━━━ Given material ━━━

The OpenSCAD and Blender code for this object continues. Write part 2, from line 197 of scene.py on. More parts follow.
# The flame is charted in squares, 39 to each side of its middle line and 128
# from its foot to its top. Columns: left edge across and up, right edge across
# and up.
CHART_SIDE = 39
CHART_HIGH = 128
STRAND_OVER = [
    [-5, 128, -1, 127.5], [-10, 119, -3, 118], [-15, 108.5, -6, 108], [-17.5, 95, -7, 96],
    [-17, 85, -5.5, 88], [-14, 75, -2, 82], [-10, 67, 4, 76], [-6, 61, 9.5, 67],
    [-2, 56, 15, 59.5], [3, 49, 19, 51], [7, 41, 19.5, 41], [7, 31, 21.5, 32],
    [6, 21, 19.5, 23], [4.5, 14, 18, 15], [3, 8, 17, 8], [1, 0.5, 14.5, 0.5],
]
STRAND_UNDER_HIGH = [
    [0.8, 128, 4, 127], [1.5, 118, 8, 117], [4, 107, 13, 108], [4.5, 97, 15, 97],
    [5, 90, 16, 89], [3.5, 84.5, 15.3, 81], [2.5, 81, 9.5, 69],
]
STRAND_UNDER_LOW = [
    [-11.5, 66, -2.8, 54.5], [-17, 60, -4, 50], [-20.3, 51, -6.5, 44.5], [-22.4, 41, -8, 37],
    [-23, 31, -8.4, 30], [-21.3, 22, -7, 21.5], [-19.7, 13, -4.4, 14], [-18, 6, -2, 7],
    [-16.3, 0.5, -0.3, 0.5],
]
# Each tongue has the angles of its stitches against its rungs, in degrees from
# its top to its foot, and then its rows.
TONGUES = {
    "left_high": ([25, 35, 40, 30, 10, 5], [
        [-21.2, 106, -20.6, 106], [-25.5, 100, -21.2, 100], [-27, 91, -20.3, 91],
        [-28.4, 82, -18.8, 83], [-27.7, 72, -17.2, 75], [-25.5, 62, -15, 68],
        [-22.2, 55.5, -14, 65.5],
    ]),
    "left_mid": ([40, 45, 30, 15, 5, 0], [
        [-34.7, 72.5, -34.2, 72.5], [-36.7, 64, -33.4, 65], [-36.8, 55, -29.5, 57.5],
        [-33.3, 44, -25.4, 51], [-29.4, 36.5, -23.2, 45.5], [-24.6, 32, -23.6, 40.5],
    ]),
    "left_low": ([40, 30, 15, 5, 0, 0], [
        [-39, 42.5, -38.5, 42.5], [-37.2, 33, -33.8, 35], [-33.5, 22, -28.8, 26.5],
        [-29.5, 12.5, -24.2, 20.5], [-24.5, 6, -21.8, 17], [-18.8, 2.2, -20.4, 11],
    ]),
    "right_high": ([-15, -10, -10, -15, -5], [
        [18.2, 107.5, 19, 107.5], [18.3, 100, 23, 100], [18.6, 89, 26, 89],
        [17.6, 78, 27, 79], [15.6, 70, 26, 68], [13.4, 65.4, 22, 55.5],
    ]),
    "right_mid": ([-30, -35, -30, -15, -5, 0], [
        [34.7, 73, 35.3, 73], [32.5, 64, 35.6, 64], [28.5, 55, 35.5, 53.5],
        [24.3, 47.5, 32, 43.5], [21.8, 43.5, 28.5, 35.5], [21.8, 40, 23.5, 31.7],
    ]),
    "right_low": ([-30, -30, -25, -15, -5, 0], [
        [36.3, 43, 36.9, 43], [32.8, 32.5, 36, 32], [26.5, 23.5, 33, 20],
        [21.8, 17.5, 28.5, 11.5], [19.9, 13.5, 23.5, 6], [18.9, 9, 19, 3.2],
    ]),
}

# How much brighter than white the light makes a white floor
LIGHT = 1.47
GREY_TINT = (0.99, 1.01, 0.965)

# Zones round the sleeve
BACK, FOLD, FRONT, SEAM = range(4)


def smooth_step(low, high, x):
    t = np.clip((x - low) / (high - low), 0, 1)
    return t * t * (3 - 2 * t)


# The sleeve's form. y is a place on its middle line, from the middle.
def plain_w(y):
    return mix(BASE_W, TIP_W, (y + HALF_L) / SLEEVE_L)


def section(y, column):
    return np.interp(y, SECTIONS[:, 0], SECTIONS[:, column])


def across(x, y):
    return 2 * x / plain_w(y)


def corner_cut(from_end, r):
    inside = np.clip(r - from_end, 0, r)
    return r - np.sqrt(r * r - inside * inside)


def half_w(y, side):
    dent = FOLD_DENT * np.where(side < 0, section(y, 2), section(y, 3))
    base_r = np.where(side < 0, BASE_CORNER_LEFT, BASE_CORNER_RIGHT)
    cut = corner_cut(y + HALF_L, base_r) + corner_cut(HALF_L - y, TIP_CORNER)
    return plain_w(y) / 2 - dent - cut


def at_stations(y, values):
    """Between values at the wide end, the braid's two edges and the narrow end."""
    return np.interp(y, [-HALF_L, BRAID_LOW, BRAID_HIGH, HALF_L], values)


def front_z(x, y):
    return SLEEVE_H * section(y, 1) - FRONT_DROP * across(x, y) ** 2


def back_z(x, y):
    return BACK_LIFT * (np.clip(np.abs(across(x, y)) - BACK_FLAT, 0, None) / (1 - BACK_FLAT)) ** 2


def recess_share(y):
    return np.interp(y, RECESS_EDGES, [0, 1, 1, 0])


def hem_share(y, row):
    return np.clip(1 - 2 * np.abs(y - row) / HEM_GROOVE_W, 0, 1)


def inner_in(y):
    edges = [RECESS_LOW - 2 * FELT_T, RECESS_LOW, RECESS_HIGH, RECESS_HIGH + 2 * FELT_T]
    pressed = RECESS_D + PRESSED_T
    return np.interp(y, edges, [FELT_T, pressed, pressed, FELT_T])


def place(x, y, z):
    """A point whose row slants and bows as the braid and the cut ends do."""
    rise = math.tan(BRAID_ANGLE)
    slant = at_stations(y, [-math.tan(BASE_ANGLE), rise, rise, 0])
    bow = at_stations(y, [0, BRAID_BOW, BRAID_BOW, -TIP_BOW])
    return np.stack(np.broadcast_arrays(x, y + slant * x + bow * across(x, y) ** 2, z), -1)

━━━

- Task details -
Reproduce the material in full, with no word added or dropped.

- Response -
The OpenSCAD and Blender code for this object continues. Write part 2, from line 197 of scene.py on. More parts follow.
# The flame is charted in squares, 39 to each side of its middle line and 128
# from its foot to its top. Columns: left edge across and up, right edge across
# and up.
CHART_SIDE = 39
CHART_HIGH = 128
STRAND_OVER = [
    [-5, 128, -1, 127.5], [-10, 119, -3, 118], [-15, 108.5, -6, 108], [-17.5, 95, -7, 96],
    [-17, 85, -5.5, 88], [-14, 75, -2, 82], [-10, 67, 4, 76], [-6, 61, 9.5, 67],
    [-2, 56, 15, 59.5], [3, 49, 19, 51], [7, 41, 19.5, 41], [7, 31, 21.5, 32],
    [6, 21, 19.5, 23], [4.5, 14, 18, 15], [3, 8, 17, 8], [1, 0.5, 14.5, 0.5],
]
STRAND_UNDER_HIGH = [
    [0.8, 128, 4, 127], [1.5, 118, 8, 117], [4, 107, 13, 108], [4.5, 97, 15, 97],
    [5, 90, 16, 89], [3.5, 84.5, 15.3, 81], [2.5, 81, 9.5, 69],
]
STRAND_UNDER_LOW = [
    [-11.5, 66, -2.8, 54.5], [-17, 60, -4, 50], [-20.3, 51, -6.5, 44.5], [-22.4, 41, -8, 37],
    [-23, 31, -8.4, 30], [-21.3, 22, -7, 21.5], [-19.7, 13, -4.4, 14], [-18, 6, -2, 7],
    [-16.3, 0.5, -0.3, 0.5],
]
# Each tongue has the angles of its stitches against its rungs, in degrees from
# its top to its foot, and then its rows.
TONGUES = {
    "left_high": ([25, 35, 40, 30, 10, 5], [
        [-21.2, 106, -20.6, 106], [-25.5, 100, -21.2, 100], [-27, 91, -20.3, 91],
        [-28.4, 82, -18.8, 83], [-27.7, 72, -17.2, 75], [-25.5, 62, -15, 68],
        [-22.2, 55.5, -14, 65.5],
    ]),
    "left_mid": ([40, 45, 30, 15, 5, 0], [
        [-34.7, 72.5, -34.2, 72.5], [-36.7, 64, -33.4, 65], [-36.8, 55, -29.5, 57.5],
        [-33.3, 44, -25.4, 51], [-29.4, 36.5, -23.2, 45.5], [-24.6, 32, -23.6, 40.5],
    ]),
    "left_low": ([40, 30, 15, 5, 0, 0], [
        [-39, 42.5, -38.5, 42.5], [-37.2, 33, -33.8, 35], [-33.5, 22, -28.8, 26.5],
        [-29.5, 12.5, -24.2, 20.5], [-24.5, 6, -21.8, 17], [-18.8, 2.2, -20.4, 11],
    ]),
    "right_high": ([-15, -10, -10, -15, -5], [
        [18.2, 107.5, 19, 107.5], [18.3, 100, 23, 100], [18.6, 89, 26, 89],
        [17.6, 78, 27, 79], [15.6, 70, 26, 68], [13.4, 65.4, 22, 55.5],
    ]),
    "right_mid": ([-30, -35, -30, -15, -5, 0], [
        [34.7, 73, 35.3, 73], [32.5, 64, 35.6, 64], [28.5, 55, 35.5, 53.5],
        [24.3, 47.5, 32, 43.5], [21.8, 43.5, 28.5, 35.5], [21.8, 40, 23.5, 31.7],
    ]),
    "right_low": ([-30, -30, -25, -15, -5, 0], [
        [36.3, 43, 36.9, 43], [32.8, 32.5, 36, 32], [26.5, 23.5, 33, 20],
        [21.8, 17.5, 28.5, 11.5], [19.9, 13.5, 23.5, 6], [18.9, 9, 19, 3.2],
    ]),
}

# How much brighter than white the light makes a white floor
LIGHT = 1.47
GREY_TINT = (0.99, 1.01, 0.965)

# Zones round the sleeve
BACK, FOLD, FRONT, SEAM = range(4)


def smooth_step(low, high, x):
    t = np.clip((x - low) / (high - low), 0, 1)
    return t * t * (3 - 2 * t)


# The sleeve's form. y is a place on its middle line, from the middle.
def plain_w(y):
    return mix(BASE_W, TIP_W, (y + HALF_L) / SLEEVE_L)


def section(y, column):
    return np.interp(y, SECTIONS[:, 0], SECTIONS[:, column])


def across(x, y):
    return 2 * x / plain_w(y)


def corner_cut(from_end, r):
    inside = np.clip(r - from_end, 0, r)
    return r - np.sqrt(r * r - inside * inside)


def half_w(y, side):
    dent = FOLD_DENT * np.where(side < 0, section(y, 2), section(y, 3))
    base_r = np.where(side < 0, BASE_CORNER_LEFT, BASE_CORNER_RIGHT)
    cut = corner_cut(y + HALF_L, base_r) + corner_cut(HALF_L - y, TIP_CORNER)
    return plain_w(y) / 2 - dent - cut


def at_stations(y, values):
    """Between values at the wide end, the braid's two edges and the narrow end."""
    return np.interp(y, [-HALF_L, BRAID_LOW, BRAID_HIGH, HALF_L], values)


def front_z(x, y):
    return SLEEVE_H * section(y, 1) - FRONT_DROP * across(x, y) ** 2


def back_z(x, y):
    return BACK_LIFT * (np.clip(np.abs(across(x, y)) - BACK_FLAT, 0, None) / (1 - BACK_FLAT)) ** 2


def recess_share(y):
    return np.interp(y, RECESS_EDGES, [0, 1, 1, 0])


def hem_share(y, row):
    return np.clip(1 - 2 * np.abs(y - row) / HEM_GROOVE_W, 0, 1)


def inner_in(y):
    edges = [RECESS_LOW - 2 * FELT_T, RECESS_LOW, RECESS_HIGH, RECESS_HIGH + 2 * FELT_T]
    pressed = RECESS_D + PRESSED_T
    return np.interp(y, edges, [FELT_T, pressed, pressed, FELT_T])


def place(x, y, z):
    """A point whose row slants and bows as the braid and the cut ends do."""
    rise = math.tan(BRAID_ANGLE)
    slant = at_stations(y, [-math.tan(BASE_ANGLE), rise, rise, 0])
    bow = at_stations(y, [0, BRAID_BOW, BRAID_BOW, -TIP_BOW])
    return np.stack(np.broadcast_arrays(x, y + slant * x + bow * across(x, y) ** 2, z), -1)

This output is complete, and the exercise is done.